しばしばWEB1.0と称される1990年代のネット広告黎明期も、WEB2.0と呼ばれ強大なマーケットプレーヤーの台頭とともに顧客のニーズがより相互インタラクティブな方向に変貌している現代も、肌で感じながら生きてきた。広告運用における効率化で特に先進的であり続けてきた社内には知の蓄積があり、業界きってのギーク(その道の専門家)が活躍している。そんなアイレップは、昨今論じられているWEB3.0という時代概念の中でも、さらなる発展を期待される存在だ。
取締役を務める木野本朋哉によれば、注力しているのはクリエイティブ分野だ。「動画やバナーなどの広告形態は進化速度が速く、運用も媒体も自動化・最適化が進んでどこの会社も同じようにハイレベル。そこで差別化を図るために、広告のクリエイティブに力を入れているんです」
広告効果測定には、AIや機械の力を使って大量のバリエーションを試す必要がある。一方で、あるユーザーの行動に影響を及ぼすような、心に響くキラーコピーやデザインには人の感性が欠かせない。アイレップは、ある意味でいわゆる「両利きの経営」に通じる考え方を適用してこの二つをうまくクリエイティブワークに落とし込み、社内のギークたちの力を生かしているのだ。「生活者の琴線に触れるコピー・デザインを突き詰める。そのために機械にはできない感性を大事にしていることは、アイレップの強みです」と木野本は頼もしげに語る。
社内で急速に伝播したアルティーリ千葉熱
デジタルマーケティングの世界で長年の歴史を築いてきたアイレップが、最も生身の人間らしさがぶつかり合うスポーツの世界で、生まれたばかりのアルティーリ千葉と結ばれたことにより、どんなことが起きてくるのだろうか。広報・マーケティンググループのグループリーダーを務める柳沢ゆかりは、「アイレップとして、Bリーグへの協賛は初めてではなかったのですが、広報の立場で関わった今回は、そのときにはなかった盛り上がりを感じています」とその変化の感触を語る。しかもそれは、まず自分自身から始まったという。初めて試合を見たときに、すらりとした万能アスリートタイプのブランドン・アシュリーに“ひとめぼれ”。「かっこいいな!」という乙女心から、プレーオフまで10試合近くを会場で見るうちに試合の流れにも惹かれるようになり、ついにはワールドカップ観戦で沖縄に飛ぶほどのバスケットボールファンになってしまった。

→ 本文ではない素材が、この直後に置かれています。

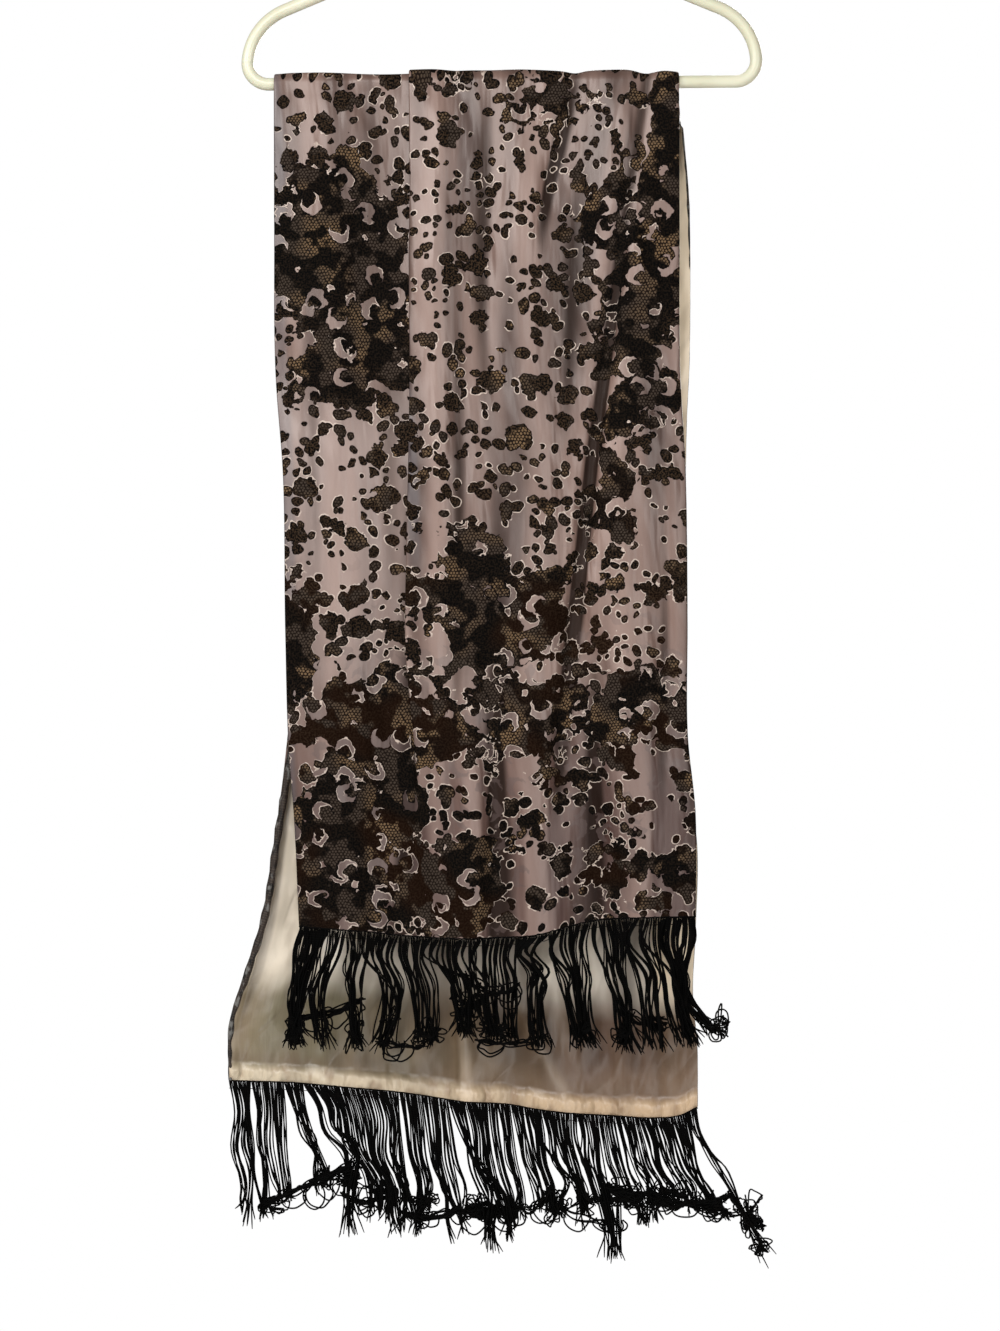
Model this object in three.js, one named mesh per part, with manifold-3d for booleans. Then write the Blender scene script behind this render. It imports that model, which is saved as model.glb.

柳沢個人がいきなり熱くなれたこともあってか、パートナーシップの好影響は社内でも急速に広まった。「新卒社員と先輩社員との交流機会として一緒に観戦に行く企画が生まれたり、バスケ好きの社員が集まって観戦に行ったり、バスケ観戦をきっかけに社員同士の会話の総量が増えたと感じます。こういう機会があったからこそ生まれた社員同士の繋がりもあって、『バスケ好きで集まって飲みましょう!』というような、これまでなかったコミュニティも広がっているんですよ」
小坂もこうした空気感の醸成を歓迎しており、「柳沢のようにバスケ好きになった社員もいるし、コロナ禍の学生時代を過ごしてきた新卒社員と一緒になって応援に出かけられて交流機会も持てたことなど、成果が多かった」と話している。ゆくゆくは本業の中で、取引先企業向けのアルティーリ千葉とのコラボレーション施策を検討していけるようなところまで、パートナーシップを発展させたい思いもある。
経営陣から現場スタッフまでが熱烈な応援体勢にあるアイレップの存在は、アルティーリ千葉の大きな力だ。「悲願のB1昇格に向けて、グループ会社も含めて観戦動員数1000人を目指して巻き込んでいけるといい」「周りの支援が120%の力を引き出すこともある。皆で一緒に次のステージに上がっていきたい」。3人のこんなメッセージは意気込みに満ちている。それはそのまま、アイレップ社内の上昇機運が加速していることの証しに違いない。